A group benefit plan quote is affected by a myriad of factors, from the demographics of your workforce to the current interest rate in Canada and, of course, which benefits you choose to include in your plan.
There are two main categories of group benefits: pooled and experience-rated.
- Pooled benefits: Includes long-term disability, life insurance, and accidental death and dismemberment. Pooled benefits are influenced by the group your advisors work with, rather than by your individual company.
- Experience-rated benefits: Includes health care, dental care, vision, and short-term disability and the costs of these benefits are influenced by your individual company’s usage.
As far as pooled group benefit plans, as a Benefits Consultant article states, “Under a fully pooled underwriting arrangement, the insurance carrier does not review the claims experience of any one particular group, however, focuses on analyzing the experience for their entire block of business to determine required premium rates and rate adjustments annually”.
Think of pooled benefits like a grade bell curve—your premiums are determined not by your usage or demographics as an individual company, but by the larger group you're part of.
Here are some of the factors that may influence the cost of pooled group benefits:
Demographics of your carrier’s pool
This includes an aggregate average of data, such as age, gender, geographic location, and occupation. For example, if there’s little employee turnover in your carrier’s pool and much of the staff remains the same, this would result in a +1 for the age demographics (meaning everyone is a year older).
That could lead to a 5-10% increase in rates. However, employee turnover makes this calculation more complicated. The average occupational demographics also influence pooled group benefit plans cost and premiums. If the majority of your carrier’s pool work in high-risk industries, your life insurance and long-term disability premiums are likely to increase more than if the majority worked in safer, low-risk industries and occupations.
Current interest rate in Canada
Although the impact of the interest rate on benefits premiums tends to be relatively small, it is still worth noting. In general, a low interest rate means higher premiums.
Here are some perks of pooled benefits, according to Inc.
- A community premium rate tends to be lower than individual rates.
- In many cases, premium increases are capped for the first several years of the policy.
- Centralized administration of the policy results in savings in work hours and paperwork.

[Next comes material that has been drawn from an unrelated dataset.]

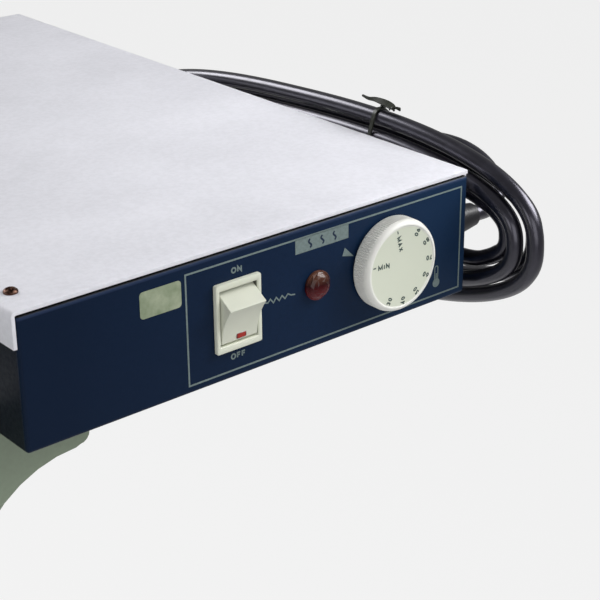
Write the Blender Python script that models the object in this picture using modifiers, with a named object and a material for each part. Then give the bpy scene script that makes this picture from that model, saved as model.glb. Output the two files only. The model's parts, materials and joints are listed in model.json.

- Standard rates and benefits do not fluctuate according to company size or workforce health history.
Unlike pooled benefits, the cost of experience-rated benefits are determined solely by your company’s individual data. The overall demographic data of your provider’s pool makes no difference.
Similarly to pooled benefits, with experience-rated benefits health and dental costs are determined by employee demographics. However, costs are also influenced by your organization’s claim history as well as inflation trends. The factors determining the premiums of experience-rated benefits can seem more complicated than pooled benefits, as there are so many of them.
Here are some of the factors that influence the cost of experience-rated benefits:
Type of billing
Does your plan use traditional billing, refund accounting, or administrative services only (ASO)? ASO plans tend to be the lowest cost, but are also the highest risk. It’s important to understand which type of billing is right for you. Learn more about ASO here.
Turnover of employees and company growth
Because the cost of experience-rated benefits is influenced by plan usage, high turnover can increase your fees. Therefore, a company that is in rapid-growth or has to replace employees is likely to have higher premiums at each renewal.
Similar to pooled benefits, experience-rated group benefit plans cost can be influenced by factors such as age, gender and personal life choices. For example, if the average age of your employees is under 30, you’re less likely to see as many dependents (spouses or children) than with an older workforce.
Lifestyle/health of workforce
Are your employees leading healthy lifestyles on average? If so, it could be saving you thousands of dollars per year in group benefits premiums. Healthy employees tend to require fewer medical treatments, meaning that your premium rates won’t increase.
Generally speaking, if your company operates in a high cost-of-living area, then your premiums will be higher than if you live in a low cost-of-living area. Check out this list of most expensive cities in the world to see where yours ranks. We’ll spoil it for you: Vancouver and Toronto top the list.
This one may seem obvious, but the design of your plan can have a huge effect on your premiums, and it’s one of the few factors you can actually control. Changing the copay or deductible rates can reduce claims and premiums.
Service Industry Code (SIC)
The industry you work in has a Service Industry code and that code can determine the cost of your experience-rated benefits. For example, if your SIC shows that your industry is in technology or computer science, you’re likely going to have a cheaper rate than groups in industries like logging, mining, or forestry, which tend to be higher risk.